-- Collected material start --
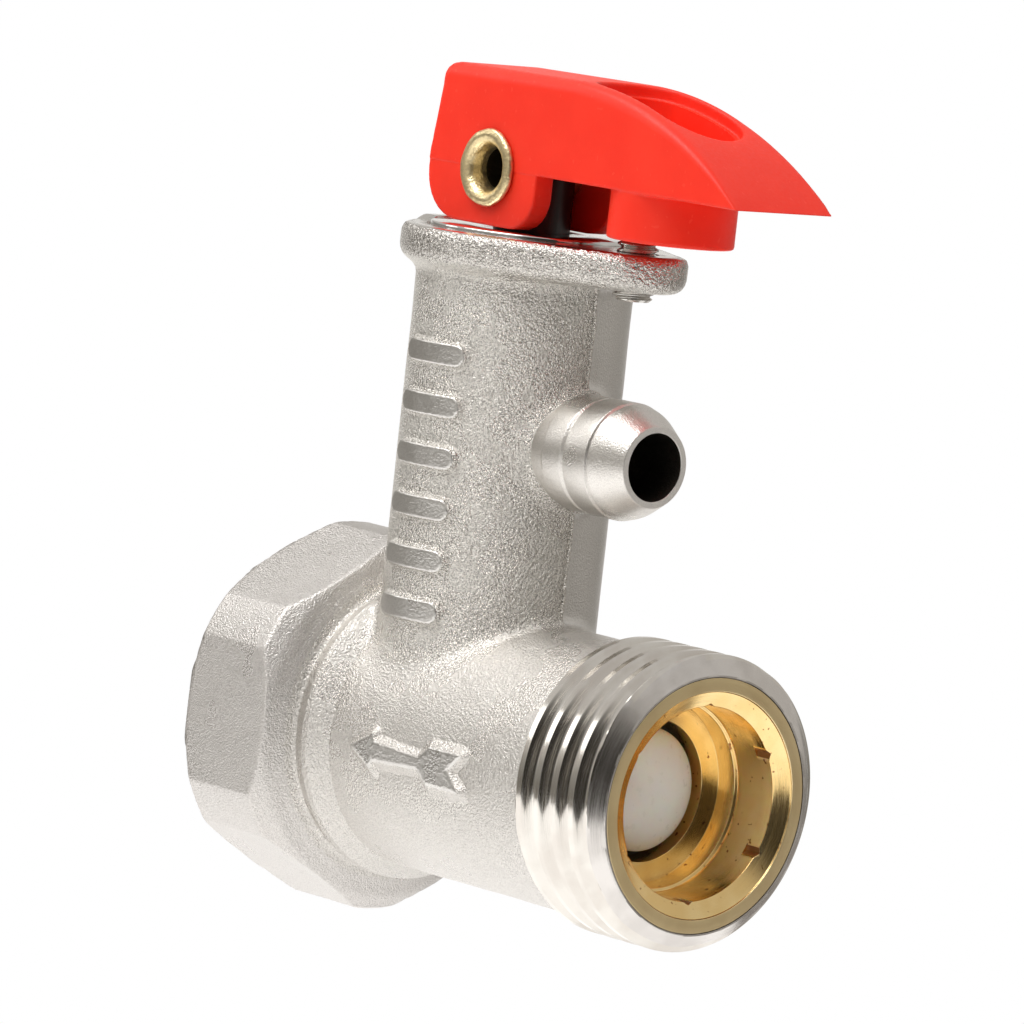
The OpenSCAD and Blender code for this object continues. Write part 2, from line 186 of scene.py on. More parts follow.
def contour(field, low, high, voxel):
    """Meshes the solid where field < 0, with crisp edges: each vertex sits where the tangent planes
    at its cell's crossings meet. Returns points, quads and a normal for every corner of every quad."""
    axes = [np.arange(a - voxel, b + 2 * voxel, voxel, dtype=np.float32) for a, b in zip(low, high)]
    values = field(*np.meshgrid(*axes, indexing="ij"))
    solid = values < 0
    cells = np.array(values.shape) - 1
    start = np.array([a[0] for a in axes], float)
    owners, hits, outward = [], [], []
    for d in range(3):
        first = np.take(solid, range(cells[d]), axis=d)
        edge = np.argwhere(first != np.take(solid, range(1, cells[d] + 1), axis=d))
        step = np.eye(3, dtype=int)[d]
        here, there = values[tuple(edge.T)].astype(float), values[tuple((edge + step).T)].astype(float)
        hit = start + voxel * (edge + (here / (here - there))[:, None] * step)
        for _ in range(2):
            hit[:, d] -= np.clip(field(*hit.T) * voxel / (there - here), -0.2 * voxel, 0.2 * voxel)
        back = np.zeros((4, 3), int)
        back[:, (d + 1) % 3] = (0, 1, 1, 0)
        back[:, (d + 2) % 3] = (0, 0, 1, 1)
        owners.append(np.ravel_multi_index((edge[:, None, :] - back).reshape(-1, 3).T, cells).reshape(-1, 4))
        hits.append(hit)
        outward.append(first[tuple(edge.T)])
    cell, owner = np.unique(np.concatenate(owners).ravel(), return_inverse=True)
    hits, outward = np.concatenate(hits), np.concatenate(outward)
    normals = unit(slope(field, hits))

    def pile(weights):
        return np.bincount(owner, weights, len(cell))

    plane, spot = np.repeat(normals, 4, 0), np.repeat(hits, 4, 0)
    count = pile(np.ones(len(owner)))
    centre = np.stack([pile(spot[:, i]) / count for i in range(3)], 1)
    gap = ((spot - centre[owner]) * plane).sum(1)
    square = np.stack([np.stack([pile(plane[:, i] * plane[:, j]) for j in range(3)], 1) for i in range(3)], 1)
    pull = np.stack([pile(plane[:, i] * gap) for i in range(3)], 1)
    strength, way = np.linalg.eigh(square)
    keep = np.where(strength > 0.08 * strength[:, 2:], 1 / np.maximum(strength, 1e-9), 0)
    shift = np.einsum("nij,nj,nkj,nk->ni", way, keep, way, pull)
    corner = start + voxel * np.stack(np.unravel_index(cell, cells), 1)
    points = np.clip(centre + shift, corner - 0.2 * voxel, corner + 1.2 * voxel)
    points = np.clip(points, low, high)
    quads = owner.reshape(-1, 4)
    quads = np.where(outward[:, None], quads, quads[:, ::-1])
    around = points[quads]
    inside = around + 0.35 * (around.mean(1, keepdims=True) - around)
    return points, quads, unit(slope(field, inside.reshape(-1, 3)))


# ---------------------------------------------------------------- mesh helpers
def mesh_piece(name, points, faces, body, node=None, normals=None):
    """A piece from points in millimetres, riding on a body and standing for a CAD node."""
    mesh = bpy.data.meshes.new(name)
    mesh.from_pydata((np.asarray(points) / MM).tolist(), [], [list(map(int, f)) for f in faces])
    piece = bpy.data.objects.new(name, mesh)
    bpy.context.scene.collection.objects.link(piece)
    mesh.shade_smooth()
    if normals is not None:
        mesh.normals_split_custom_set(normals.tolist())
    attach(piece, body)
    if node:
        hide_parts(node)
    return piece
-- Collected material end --
## What to work on:
Set down all of the data above, word for word.

## In response:
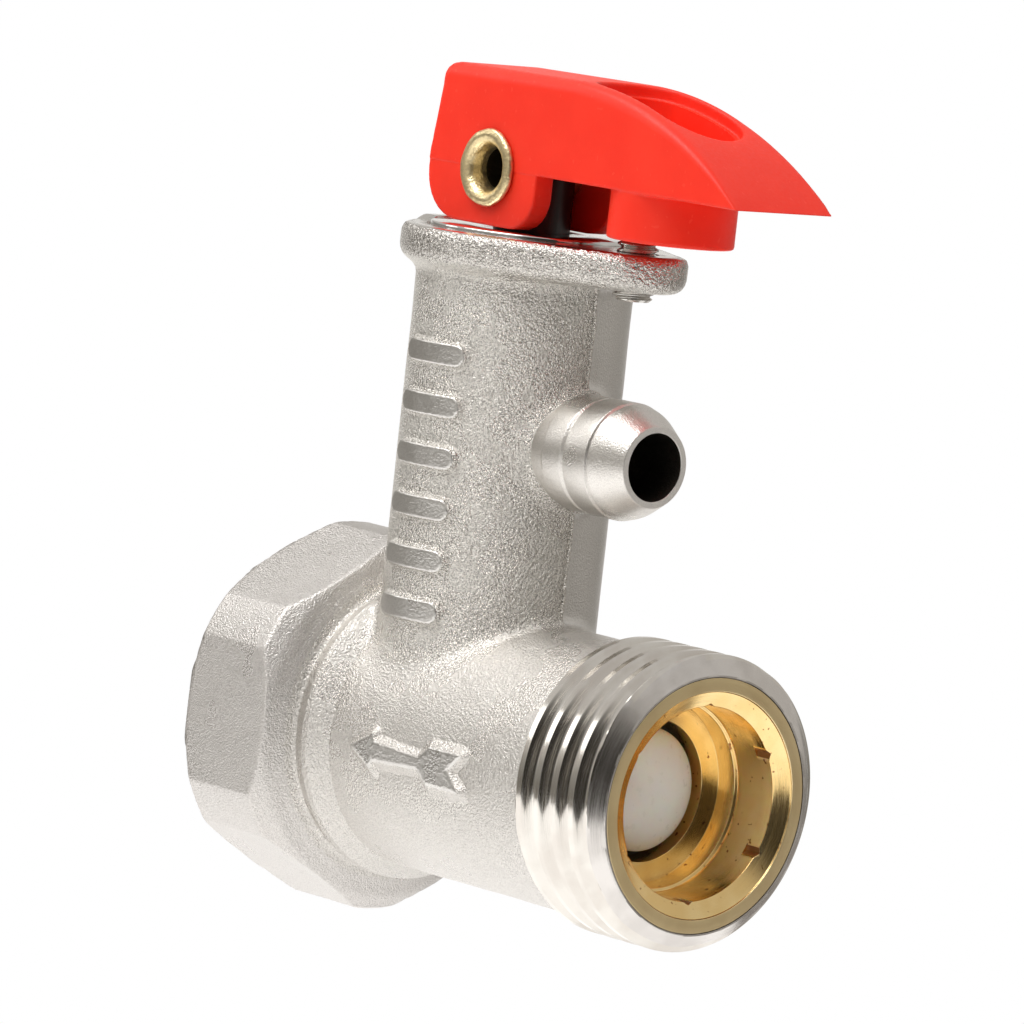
The OpenSCAD and Blender code for this object continues. Write part 2, from line 186 of scene.py on. More parts follow.
def contour(field, low, high, voxel):
    """Meshes the solid where field < 0, with crisp edges: each vertex sits where the tangent planes
    at its cell's crossings meet. Returns points, quads and a normal for every corner of every quad."""
    axes = [np.arange(a - voxel, b + 2 * voxel, voxel, dtype=np.float32) for a, b in zip(low, high)]
    values = field(*np.meshgrid(*axes, indexing="ij"))
    solid = values < 0
    cells = np.array(values.shape) - 1
    start = np.array([a[0] for a in axes], float)
    owners, hits, outward = [], [], []
    for d in range(3):
        first = np.take(solid, range(cells[d]), axis=d)
        edge = np.argwhere(first != np.take(solid, range(1, cells[d] + 1), axis=d))
        step = np.eye(3, dtype=int)[d]
        here, there = values[tuple(edge.T)].astype(float), values[tuple((edge + step).T)].astype(float)
        hit = start + voxel * (edge + (here / (here - there))[:, None] * step)
        for _ in range(2):
            hit[:, d] -= np.clip(field(*hit.T) * voxel / (there - here), -0.2 * voxel, 0.2 * voxel)
        back = np.zeros((4, 3), int)
        back[:, (d + 1) % 3] = (0, 1, 1, 0)
        back[:, (d + 2) % 3] = (0, 0, 1, 1)
        owners.append(np.ravel_multi_index((edge[:, None, :] - back).reshape(-1, 3).T, cells).reshape(-1, 4))
        hits.append(hit)
        outward.append(first[tuple(edge.T)])
    cell, owner = np.unique(np.concatenate(owners).ravel(), return_inverse=True)
    hits, outward = np.concatenate(hits), np.concatenate(outward)
    normals = unit(slope(field, hits))

    def pile(weights):
        return np.bincount(owner, weights, len(cell))

    plane, spot = np.repeat(normals, 4, 0), np.repeat(hits, 4, 0)
    count = pile(np.ones(len(owner)))
    centre = np.stack([pile(spot[:, i]) / count for i in range(3)], 1)
    gap = ((spot - centre[owner]) * plane).sum(1)
    square = np.stack([np.stack([pile(plane[:, i] * plane[:, j]) for j in range(3)], 1) for i in range(3)], 1)
    pull = np.stack([pile(plane[:, i] * gap) for i in range(3)], 1)
    strength, way = np.linalg.eigh(square)
    keep = np.where(strength > 0.08 * strength[:, 2:], 1 / np.maximum(strength, 1e-9), 0)
    shift = np.einsum("nij,nj,nkj,nk->ni", way, keep, way, pull)
    corner = start + voxel * np.stack(np.unravel_index(cell, cells), 1)
    points = np.clip(centre + shift, corner - 0.2 * voxel, corner + 1.2 * voxel)
    points = np.clip(points, low, high)
    quads = owner.reshape(-1, 4)
    quads = np.where(outward[:, None], quads, quads[:, ::-1])
    around = points[quads]
    inside = around + 0.35 * (around.mean(1, keepdims=True) - around)
    return points, quads, unit(slope(field, inside.reshape(-1, 3)))


# ---------------------------------------------------------------- mesh helpers
def mesh_piece(name, points, faces, body, node=None, normals=None):
    """A piece from points in millimetres, riding on a body and standing for a CAD node."""
    mesh = bpy.data.meshes.new(name)
    mesh.from_pydata((np.asarray(points) / MM).tolist(), [], [list(map(int, f)) for f in faces])
    piece = bpy.data.objects.new(name, mesh)
    bpy.context.scene.collection.objects.link(piece)
    mesh.shade_smooth()
    if normals is not None:
        mesh.normals_split_custom_set(normals.tolist())
    attach(piece, body)
    if node:
        hide_parts(node)
    return piece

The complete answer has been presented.